In Morgan’s cross-claim, it alleged that KBC was responsible for “supervising and paying for any contract labor employed by it in the performance of such work” and for “the completion of certain work to PPR’s satisfactory inspection,” which work PPR rejected and declined to certify “based on failure to complete the work as required.” Morgan further alleged that “[t]o the extent that [KBC] wrongfully, maliciously, recklessly or in bad faith failed to pay,” Morgan was seeking to be “indemnified, reimbursed and held harmless for all losses, expenses and damages incurred by [it] relating thereto, including, without limitation, costs and reasonable attorneys’ fees.” Morgan sought judgment in its favor, recovery of damages in the amount shown by the evidence, and all other relief to which it was entitled.

In December 2009, KBC submitted a claim to its commercial general liability insurer, Cincinnati Insurance Company, seeking coverage and a defense in the federal case. The insurer denied the claim on the basis that there were no claims that would constitute an “occurrence” and based on the policy’s “Expected or Intended Injury” and “Contractual Liability” exclusions.

In October 2011, KBC filed a petition for breach of contract and bad faith against Cincinnati in Comanche County District Court (state case). KBC alleged the insurer had unreasonably denied and failed to properly investigate KBC’s requests in January 2010 to defend against Morgan’s cross-claim and to indemnify KBC from any loss incurred as a result of the cross-claim. As a consequence, KBC alleged it had incurred defense costs in the federal case in excess of $75,000 and was subjected to damage, contraction of its business, and loss of operating funds, and was required to incur indebtedness to continue operations during the pendency of that case.

In June 2012, Cincinnati filed an answer in the state case, admitting its duty to provide a defense to any civil lawsuit filed against KBC for damages resulting from an “occurrence.” However, the insurer specifically and generally denied that the cause of action asserted against KBC in the federal case raised any duty on the part of Cincinnati to provide a defense to KBC.

Over a year later, Cincinnati moved for summary judgment in the state case, arguing that Kentucky law should be applied to interpret the policy that had been issued in that state. The insurer argued there was no potential for coverage under the policy for Morgan’s cross-claim, because the policy limited coverage to property damage caused by an “occurrence” and did not extend to allegations relating to the failure to pay or complete work in connection with the project at Fort Sill.
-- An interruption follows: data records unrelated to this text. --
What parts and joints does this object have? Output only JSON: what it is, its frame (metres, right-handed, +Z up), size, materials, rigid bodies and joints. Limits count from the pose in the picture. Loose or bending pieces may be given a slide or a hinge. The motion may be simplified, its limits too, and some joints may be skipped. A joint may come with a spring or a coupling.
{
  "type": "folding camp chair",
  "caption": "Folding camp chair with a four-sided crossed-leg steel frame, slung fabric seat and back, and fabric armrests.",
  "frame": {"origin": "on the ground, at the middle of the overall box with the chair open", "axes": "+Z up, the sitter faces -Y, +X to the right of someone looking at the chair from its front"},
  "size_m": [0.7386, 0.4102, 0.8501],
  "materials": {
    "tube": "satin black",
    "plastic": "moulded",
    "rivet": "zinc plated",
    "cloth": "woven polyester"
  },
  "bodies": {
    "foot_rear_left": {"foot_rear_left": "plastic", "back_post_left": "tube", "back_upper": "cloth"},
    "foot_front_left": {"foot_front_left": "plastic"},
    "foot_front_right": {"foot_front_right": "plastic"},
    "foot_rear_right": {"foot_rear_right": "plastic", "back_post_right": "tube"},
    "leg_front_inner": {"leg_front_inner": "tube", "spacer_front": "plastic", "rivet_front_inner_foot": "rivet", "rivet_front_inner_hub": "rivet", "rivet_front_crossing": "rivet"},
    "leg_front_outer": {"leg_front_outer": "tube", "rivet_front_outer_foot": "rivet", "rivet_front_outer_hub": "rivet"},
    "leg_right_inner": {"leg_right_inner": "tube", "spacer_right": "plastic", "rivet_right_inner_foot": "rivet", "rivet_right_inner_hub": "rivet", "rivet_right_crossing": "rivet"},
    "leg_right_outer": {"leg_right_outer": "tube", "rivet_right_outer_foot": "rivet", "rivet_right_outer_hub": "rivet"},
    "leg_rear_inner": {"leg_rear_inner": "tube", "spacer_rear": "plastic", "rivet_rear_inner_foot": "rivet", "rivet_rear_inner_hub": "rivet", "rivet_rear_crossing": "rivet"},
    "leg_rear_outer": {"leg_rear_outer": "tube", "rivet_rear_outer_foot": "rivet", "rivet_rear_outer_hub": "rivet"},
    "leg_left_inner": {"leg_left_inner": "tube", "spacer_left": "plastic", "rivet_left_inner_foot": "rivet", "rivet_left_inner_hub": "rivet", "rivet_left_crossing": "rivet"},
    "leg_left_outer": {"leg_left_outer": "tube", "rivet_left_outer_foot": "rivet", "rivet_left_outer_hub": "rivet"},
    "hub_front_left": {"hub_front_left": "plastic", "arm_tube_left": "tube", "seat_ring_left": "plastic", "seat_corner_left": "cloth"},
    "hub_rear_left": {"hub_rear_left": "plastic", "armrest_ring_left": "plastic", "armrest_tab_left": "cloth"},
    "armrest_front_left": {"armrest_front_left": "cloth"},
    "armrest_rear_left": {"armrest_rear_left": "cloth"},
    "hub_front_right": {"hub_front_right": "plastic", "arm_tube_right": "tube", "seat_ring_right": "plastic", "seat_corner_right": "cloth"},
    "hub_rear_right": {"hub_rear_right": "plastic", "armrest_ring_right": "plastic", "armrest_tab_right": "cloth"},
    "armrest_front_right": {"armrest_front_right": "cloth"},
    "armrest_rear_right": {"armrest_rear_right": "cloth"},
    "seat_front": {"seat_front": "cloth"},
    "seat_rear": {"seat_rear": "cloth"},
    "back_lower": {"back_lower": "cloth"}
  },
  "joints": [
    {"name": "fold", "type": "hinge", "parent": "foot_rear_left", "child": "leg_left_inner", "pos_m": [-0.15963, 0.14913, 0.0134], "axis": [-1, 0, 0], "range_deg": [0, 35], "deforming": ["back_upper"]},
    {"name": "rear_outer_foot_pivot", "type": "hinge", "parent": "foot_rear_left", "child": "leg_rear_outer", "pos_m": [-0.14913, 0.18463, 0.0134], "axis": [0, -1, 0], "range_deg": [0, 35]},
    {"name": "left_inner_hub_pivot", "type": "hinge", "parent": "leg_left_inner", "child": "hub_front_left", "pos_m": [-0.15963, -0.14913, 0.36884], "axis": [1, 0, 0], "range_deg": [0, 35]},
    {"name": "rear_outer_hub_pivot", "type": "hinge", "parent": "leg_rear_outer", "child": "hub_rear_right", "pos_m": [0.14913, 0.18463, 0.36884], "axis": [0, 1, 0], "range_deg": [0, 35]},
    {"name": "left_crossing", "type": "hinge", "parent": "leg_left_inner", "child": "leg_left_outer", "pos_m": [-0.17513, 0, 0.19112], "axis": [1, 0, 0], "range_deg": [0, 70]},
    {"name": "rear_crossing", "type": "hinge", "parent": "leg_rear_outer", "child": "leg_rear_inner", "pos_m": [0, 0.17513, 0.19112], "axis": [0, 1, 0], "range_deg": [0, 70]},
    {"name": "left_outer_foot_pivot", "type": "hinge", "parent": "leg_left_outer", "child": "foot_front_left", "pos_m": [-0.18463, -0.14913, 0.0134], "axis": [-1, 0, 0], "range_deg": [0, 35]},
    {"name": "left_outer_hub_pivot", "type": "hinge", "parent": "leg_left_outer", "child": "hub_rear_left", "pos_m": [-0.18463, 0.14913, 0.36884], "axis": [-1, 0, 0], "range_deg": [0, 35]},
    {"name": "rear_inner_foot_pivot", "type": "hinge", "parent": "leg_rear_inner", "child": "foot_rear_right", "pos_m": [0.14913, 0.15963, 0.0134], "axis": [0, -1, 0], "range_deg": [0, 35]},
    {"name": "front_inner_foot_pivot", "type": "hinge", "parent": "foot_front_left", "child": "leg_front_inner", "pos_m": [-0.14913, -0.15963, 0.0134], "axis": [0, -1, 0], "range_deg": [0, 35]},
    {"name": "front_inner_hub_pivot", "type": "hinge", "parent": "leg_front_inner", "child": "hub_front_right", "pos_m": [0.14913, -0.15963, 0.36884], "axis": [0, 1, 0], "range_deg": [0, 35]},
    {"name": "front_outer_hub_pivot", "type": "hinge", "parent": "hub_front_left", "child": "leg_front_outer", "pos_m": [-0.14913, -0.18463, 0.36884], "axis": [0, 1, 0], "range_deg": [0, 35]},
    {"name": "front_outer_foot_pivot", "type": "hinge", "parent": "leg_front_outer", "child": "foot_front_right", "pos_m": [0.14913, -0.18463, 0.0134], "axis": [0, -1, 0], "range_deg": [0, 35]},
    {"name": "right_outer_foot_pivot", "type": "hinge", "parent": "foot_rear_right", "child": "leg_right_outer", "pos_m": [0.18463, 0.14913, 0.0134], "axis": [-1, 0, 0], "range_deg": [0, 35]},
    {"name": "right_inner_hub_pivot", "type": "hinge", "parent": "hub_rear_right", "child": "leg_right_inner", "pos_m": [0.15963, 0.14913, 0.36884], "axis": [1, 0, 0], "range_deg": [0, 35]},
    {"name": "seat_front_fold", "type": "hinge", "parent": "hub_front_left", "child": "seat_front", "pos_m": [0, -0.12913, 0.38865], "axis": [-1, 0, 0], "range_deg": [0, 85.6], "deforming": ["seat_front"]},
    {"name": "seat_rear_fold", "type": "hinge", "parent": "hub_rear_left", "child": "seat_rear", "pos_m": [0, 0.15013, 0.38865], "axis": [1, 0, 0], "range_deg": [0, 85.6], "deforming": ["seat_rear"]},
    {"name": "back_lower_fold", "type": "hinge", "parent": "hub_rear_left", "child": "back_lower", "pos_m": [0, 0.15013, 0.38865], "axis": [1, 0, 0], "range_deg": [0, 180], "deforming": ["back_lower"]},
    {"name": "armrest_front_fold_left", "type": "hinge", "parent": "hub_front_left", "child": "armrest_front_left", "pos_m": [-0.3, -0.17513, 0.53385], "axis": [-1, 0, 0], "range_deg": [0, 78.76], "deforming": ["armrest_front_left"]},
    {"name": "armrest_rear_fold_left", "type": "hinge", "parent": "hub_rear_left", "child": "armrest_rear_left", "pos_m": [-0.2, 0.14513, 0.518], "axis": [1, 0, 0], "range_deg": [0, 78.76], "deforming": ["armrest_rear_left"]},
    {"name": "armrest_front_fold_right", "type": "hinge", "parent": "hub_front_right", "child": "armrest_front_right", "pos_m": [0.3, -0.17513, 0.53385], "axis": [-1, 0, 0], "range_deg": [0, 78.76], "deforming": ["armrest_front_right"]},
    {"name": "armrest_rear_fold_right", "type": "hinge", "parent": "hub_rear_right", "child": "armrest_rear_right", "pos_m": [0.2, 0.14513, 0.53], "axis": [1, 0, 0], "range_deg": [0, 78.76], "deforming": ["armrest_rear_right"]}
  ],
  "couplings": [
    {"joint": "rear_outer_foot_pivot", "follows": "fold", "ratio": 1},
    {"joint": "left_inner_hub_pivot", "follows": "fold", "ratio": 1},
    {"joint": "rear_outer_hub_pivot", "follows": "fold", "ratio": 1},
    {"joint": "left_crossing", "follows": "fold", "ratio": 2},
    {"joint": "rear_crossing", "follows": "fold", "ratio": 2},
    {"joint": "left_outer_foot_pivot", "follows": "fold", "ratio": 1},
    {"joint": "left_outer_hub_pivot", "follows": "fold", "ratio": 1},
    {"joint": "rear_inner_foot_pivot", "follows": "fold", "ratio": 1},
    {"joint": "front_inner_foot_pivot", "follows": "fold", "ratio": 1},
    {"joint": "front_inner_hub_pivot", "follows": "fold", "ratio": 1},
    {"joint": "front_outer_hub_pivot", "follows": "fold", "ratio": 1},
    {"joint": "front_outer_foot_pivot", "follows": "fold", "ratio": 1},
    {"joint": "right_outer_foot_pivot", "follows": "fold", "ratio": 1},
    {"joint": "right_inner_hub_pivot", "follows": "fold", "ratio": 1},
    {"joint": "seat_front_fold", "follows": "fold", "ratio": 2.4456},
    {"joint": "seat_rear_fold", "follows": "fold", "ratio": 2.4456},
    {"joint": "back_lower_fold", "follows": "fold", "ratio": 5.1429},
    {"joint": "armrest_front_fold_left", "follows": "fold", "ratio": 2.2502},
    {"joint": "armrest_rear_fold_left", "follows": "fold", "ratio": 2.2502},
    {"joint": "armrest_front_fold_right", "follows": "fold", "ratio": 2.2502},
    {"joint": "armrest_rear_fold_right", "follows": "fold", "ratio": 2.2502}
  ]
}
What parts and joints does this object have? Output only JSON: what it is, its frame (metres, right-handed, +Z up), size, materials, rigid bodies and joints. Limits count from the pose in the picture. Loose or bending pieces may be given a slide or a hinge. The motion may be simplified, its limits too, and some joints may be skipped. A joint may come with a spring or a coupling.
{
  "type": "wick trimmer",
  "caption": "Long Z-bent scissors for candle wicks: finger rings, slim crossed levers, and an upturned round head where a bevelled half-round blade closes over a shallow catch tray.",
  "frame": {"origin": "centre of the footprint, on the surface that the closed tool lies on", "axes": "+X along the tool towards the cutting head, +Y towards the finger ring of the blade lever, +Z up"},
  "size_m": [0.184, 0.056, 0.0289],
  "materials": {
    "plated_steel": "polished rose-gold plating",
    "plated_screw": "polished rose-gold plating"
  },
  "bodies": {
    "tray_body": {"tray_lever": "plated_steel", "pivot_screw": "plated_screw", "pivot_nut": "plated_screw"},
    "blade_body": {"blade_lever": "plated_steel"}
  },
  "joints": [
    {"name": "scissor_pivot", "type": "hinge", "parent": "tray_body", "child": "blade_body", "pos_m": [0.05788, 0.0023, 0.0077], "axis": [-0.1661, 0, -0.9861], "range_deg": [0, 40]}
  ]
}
On this basis, Cincinnati argued that it was under no duty to defend and/or to indemnify KBC and that no bad faith existed.

KBC opposed summary adjudication, arguing that a choice of law analysis was unnecessary for lack of a conflict between Oklahoma and Kentucky law at the time Cincinnati denied its claim, and even if the latter were to govern, Cincinnati’s authority was distinguishable on the facts.

KBC also argued that the term “occurrence” in the policy was ambiguous and that several facts precluded summary judgment.

In December 2013, the court sustained Cincinnati’s motion for summary judgment, and KBC appealed.

On appeal, Cincinnati argued that because KBC’s policy was issued in Kentucky, Kentucky law should apply to interpretation of the policy, rather than the law of Ohio, where the insurer is domiciled. KBC contended that this fact was immaterial.

The court found that Cincinnati had carried its burden for asserting Kentucky law, but held that, based

on case law, Cincinnati had failed to demonstrate an actual conflict of law between Kentucky and Ohio. Cincinnati had the burden to demonstrate that the policy did not identify where it was to be performed; i.e., lacked a choice of provision and/or Cincinnati and KBC did not otherwise agree to or indicate a place of performance. The court upheld the trial court’s granting of summary judgment in favor of Cincinnati.

The court concluded that the contractual liability exclusion applied to remove coverage for the contract-based claims alleged against KBC in the federal case unless such coverage was reserved by one of its two exceptions. KBC, the court said, had failed to make any argument that would support reservation of coverage.

Accordingly, the court held that the trial court had erred in ruling that Kentucky law governed the interpretation of the policy issued to KBC. Applying Oklahoma case law, the court found there was no potential for liability under the policy for the cross-claim asserted against KBC in the federal case, in which cause of action and property damages were clearly “contract based.” Consequently, Cincinnati had no duty to defend the cross-claim or to indemnify KBC’s losses. Although based on other grounds, the court affirmed the trial court’s summary judgment in favor of the insurer.

Kentucky Bluegrass Contracting, LLC , vs. Cincinnati Insurance Company-Court of Civil Appeals of Oklahoma, Division No. 3-June 24, 2015-No. 112,464.